OpenMPI on TORQUE hands-on
Prepared by Vangelis Koukis, Computing Systems Laboratory, ICCS-NTUA.

Introduction

This hands-on will guide you through basic examples of compiling and executing OpenMPI programs on a cluster environment based on the TORQUE scheduler. You will write, compile, debug and run OpenMPI programs inside multiprocessor jobs allocated on a TORQUE queue.

Access

To complete this hands-on lab you need to be logged in a TORQUE submit node, where the TORQUE client utilities are installed. We will use the Grid UI, part of TUC's Grid node, for this purpose, as it has been setup as a TORQUE submit node for the local compute cluster. You have to use ssh to log into the UI. If you use Windows and don't have an ssh client you can download PuTTY which is one of the most popular, free clients.

If you don't meet this requirement, please contact the trainers for assistance.

Download the examples

Log into the UI and download the tutorial application files:

   
wget http://cslab.ece.ntua.gr/tuc/mpi.tar
 
Unpack the file in your home directory:
tar xvf mpi.tar

and change to the directory created:

cd mpi

The package contains the following:

  • mpihello.c
  • mpiring.c
  • mpihello.pbs

Compile and submit to TORQUE a simple MPI "Hello World" application

Change into the mpi directory, adjust the $PATH so that it points to the installation location of OpenMPI in the UI, then compile the sample "Hello World" application. Use the corresponding PBS script, mpihello.pbs to submit it for execution.
[vkoukis@ui ~]$ cd mpi
[vkoukis@ui mpi]$ export PATH=$PATH:/opt/openmpi/1.3.1-gnu-x86_64/bin
[vkoukis@ui mpi]$ mpicc -o mpihello mpihello.c

[vkoukis@ui mpi]$ qsub mpihello.pbs
1387.ce01.grid.tuc.gr
[vkoukis@ui mpi]$ qstat 1387
Job id                    Name             User            Time Use S Queue
------------------------- ---------------- --------------- -------- - -----
1387.ce01                 mpihello.pbs     vkoukis                0 R tuc
[vkoukis@ui mpi]$ cat ~/mpihello.pbs.o1387
Hello world from master process 0, on wn034.grid.tuc.gr!
Hello world from process 1, on wn034.grid.tuc.gr!
Notice the following: How many nodes does it run on? How does mpirun know the right thing to do? Experiment with a different number of cores/nodes.

Are the messages printed in order? If not, why not? Challenge: Modify the source file so that the messages actually do get printed in order.

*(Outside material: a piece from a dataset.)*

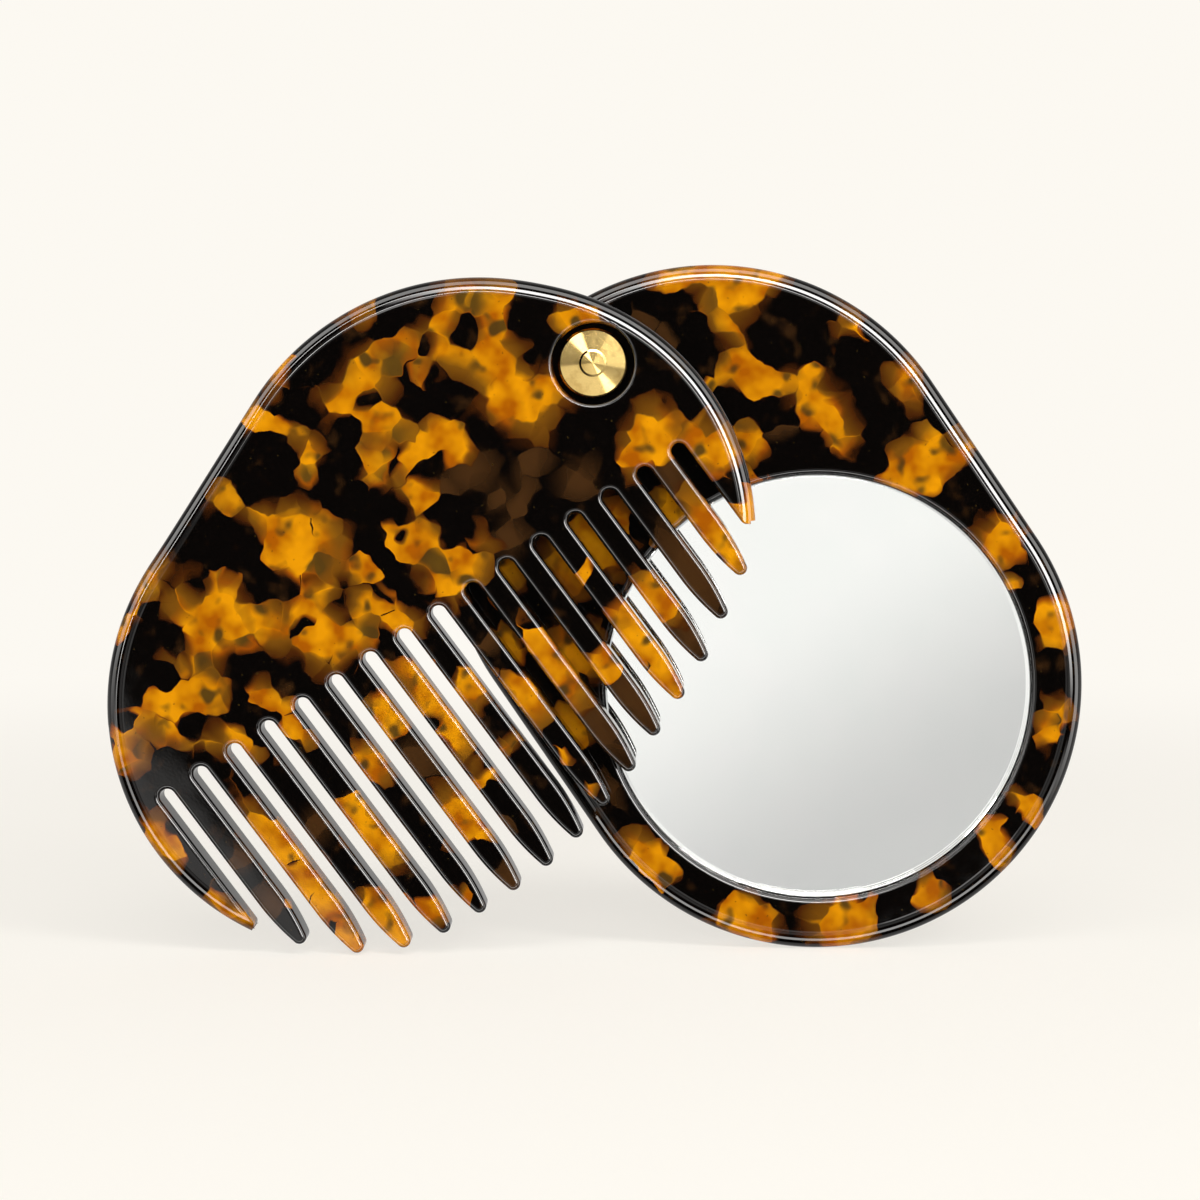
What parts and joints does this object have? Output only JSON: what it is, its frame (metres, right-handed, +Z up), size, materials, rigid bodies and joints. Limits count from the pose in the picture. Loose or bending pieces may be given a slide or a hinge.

Write a simple MPI application where peers communicate in a ring

Challenge: Complete the source code in mpiring.c so that it works as follows:
All MPI peers are organized in a ring and a token (an integer) gets passed around on it. Each process waits until it receives the token from its left neighbor, outputs a short message to the console, then passes it on to its right neighbor. You must decide on two things:

First, how is the process triggered? One of the peers must pass the token on its own, without waiting to receive it first, otherwise the program will deadlock.

Second, when will the program terminate? You can have the program terminate when the token makes one full loop around the ring, i.e. when the peer who triggered the procedure receives it again.